Phoebe saves Harrison for last, clearly reluctant to talk to him, and the reader soon discovers why. To contemporary readers, the fact that Harrison is appearing on Fox News, in 2017, will immediately put him in context as a far-right conservative. Even though she dislikes talking to him, disagrees with his ideology, and hates his best friend, Eli, Phoebe is willing to undertake the meeting in order to get the final piece of the puzzle. Each of the siblings has answers that the others do not have, another effect of the Oppenheimers’ Legacy of Secrets.
Hanff Korelitz shows the reader that Harrison has not changed; he is still pompous, and even after all these years, still living in competition with his siblings, convinced that “[t]he person who knows the most wins” (376).

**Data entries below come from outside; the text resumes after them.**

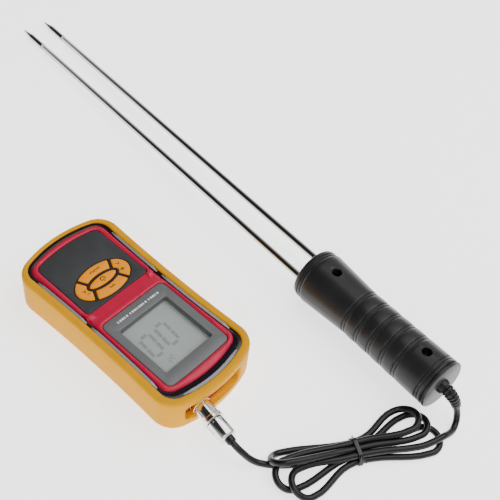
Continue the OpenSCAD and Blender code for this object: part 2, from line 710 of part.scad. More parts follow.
rubber_boot();
front_case();
back_case();
bezel_band();
trim_inlays();
keypad_panel();
power_key();
measure_key();
set_key();
up_key();
down_key();
keypad_mat();
display_frame();
lcd_window();
lcd_glass();
backlight_plate();
lcd_connector_strips();
main_board();
control_chip();
board_components();
board_screws();
case_screws();
batteries();
battery_contacts();
battery_leads();
battery_cover();
socket_shell();
socket_nut();
socket_insert();
socket_pins();
socket_wires();
lock_ring();
plug_body();
plug_insert();
plug_contacts();
plug_collar();
cord_plug_end();
cord_hank();
cord_tie();
cord_handle_end();
strain_relief();
handle_upper();
handle_lower();
handle_screws();
rod_block();
probe_rod_left();
probe_rod_right();
tip_insulators();
electrode_tips();
probe_wires();
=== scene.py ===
"""Looks of the grain moisture meter: the meter in its rubber boot, the tied lead and the two-needle probe."""

import json
from math import atan2, cos, pi, radians, sin, sqrt

import bmesh
import bpy
from mathutils import Matrix, Vector
from mathutils.geometry import delaunay_2d_cdt


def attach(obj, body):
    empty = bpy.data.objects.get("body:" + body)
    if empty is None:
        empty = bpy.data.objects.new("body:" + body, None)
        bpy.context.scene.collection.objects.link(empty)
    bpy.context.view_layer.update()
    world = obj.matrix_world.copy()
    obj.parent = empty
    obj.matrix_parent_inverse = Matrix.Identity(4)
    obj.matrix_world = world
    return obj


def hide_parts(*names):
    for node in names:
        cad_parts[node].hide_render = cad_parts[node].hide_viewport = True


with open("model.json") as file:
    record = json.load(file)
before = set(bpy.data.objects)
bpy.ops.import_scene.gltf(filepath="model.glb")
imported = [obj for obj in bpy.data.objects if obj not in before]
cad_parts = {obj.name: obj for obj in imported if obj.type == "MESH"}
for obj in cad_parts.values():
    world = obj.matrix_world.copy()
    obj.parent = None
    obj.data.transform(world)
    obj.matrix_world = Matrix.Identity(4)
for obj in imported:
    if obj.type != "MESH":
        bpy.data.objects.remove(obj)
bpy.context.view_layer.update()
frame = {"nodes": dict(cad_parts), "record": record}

MM = 0.001
scene = bpy.context.scene
nodes = frame["nodes"]
slot_of = {s["node"]: s["material_slot"] for s in frame["record"]["subparts"]}


# ---- camera, world and lights ----

CAMERA_AT = (259.75, 284.0, 553.83)
CAMERA_AZIMUTH, CAMERA_ELEVATION, CAMERA_ROLL = 126.752, 50.011, 7.705
CAMERA_LENS = 69.19


def make_camera():
    azimuth, elevation, roll = map(radians, (CAMERA_AZIMUTH, CAMERA_ELEVATION, CAMERA_ROLL))
    back = Vector((sin(azimuth) * cos(elevation), -cos(azimuth) * cos(elevation), sin(elevation)))
    level = Vector((cos(azimuth), sin(azimuth), 0))
    across = back.cross(level)
    right = level * cos(roll) + across * sin(roll)
    up = across * cos(roll) - level * sin(roll)
    data = bpy.data.cameras.new("camera")
    data.lens = CAMERA_LENS
    data.sensor_width = 36
    data.clip_start = 0.01
    data.clip_end = 150
    camera = bpy.data.objects.new("camera", data)
    turn = Matrix((right, up, back)).transposed().to_4x4()
    camera.matrix_world = Matrix.Translation(Vector(CAMERA_AT) * MM) @ turn
    scene.collection.objects.link(camera)
    scene.camera = camera


def make_world():
    """White cloth all round, and a dark opening above the keypad end that shows in steel and gloss."""
    opening = Vector((0.3, -0.55, 0.78)).normalized()
    world = bpy.data.worlds.new("studio")
    scene.world = world
    world.use_nodes = True
    tree = world.node_tree
    place = tree.nodes.new("ShaderNodeTexCoord")
    nearness = tree.nodes.new("ShaderNodeVectorMath")
    nearness.operation = "DOT_PRODUCT"
    nearness.inputs[1].default_value = opening
    ramp = tree.nodes.new("ShaderNodeValToRGB")
    stops = [(0.0, 0.9), (0.48, 0.9), (0.68, 0.25), (0.86, 0.03), (1.0, 0.03)]
    set_ramp(ramp, [(at, (value, value, value)) for at, value in stops])
    tree.links.new(place.outputs["Generated"], nearness.inputs[0])
    tree.links.new(nearness.outputs["Value"], ramp.inputs["Fac"])
    tree.links.new(ramp.outputs["Color"], tree.nodes["Background"].inputs["Color"])
    tree.nodes["Background"].inputs["Strength"].default_value = 1.0


def set_ramp(ramp, stops):
    elements = ramp.color_ramp.elements
    while len(elements) < len(stops):
        elements.new(0.5)
    for element, (at, color) in zip(elements, stops):
        element.position = at
        element.color = (*color, 1)


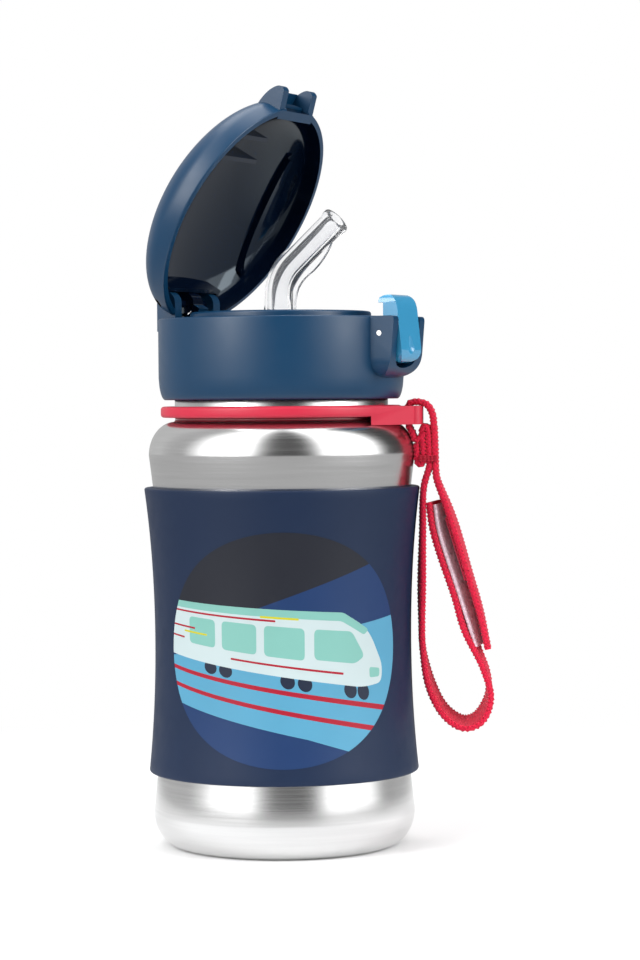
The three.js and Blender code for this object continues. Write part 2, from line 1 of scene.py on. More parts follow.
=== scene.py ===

He believes that he is the only sibling who knows about the affair and believes that knowledge still gives him power. As these chapters show the reader, during these years, the triplets have not changed, but become more fully what they were at that time: Lewyn is more family-oriented, Sally is more thoughtful, and Harrison is more recalcitrant.
Harrison, because of his control of the family finances, has insight into the significance of the Rizzoli collection and Stella Western. In addition, Harrison has information that Sally does not—namely, that Salo and Stella had a son together. Hanff Korelitz slowly, through the character of Phoebe, weaves the family back together.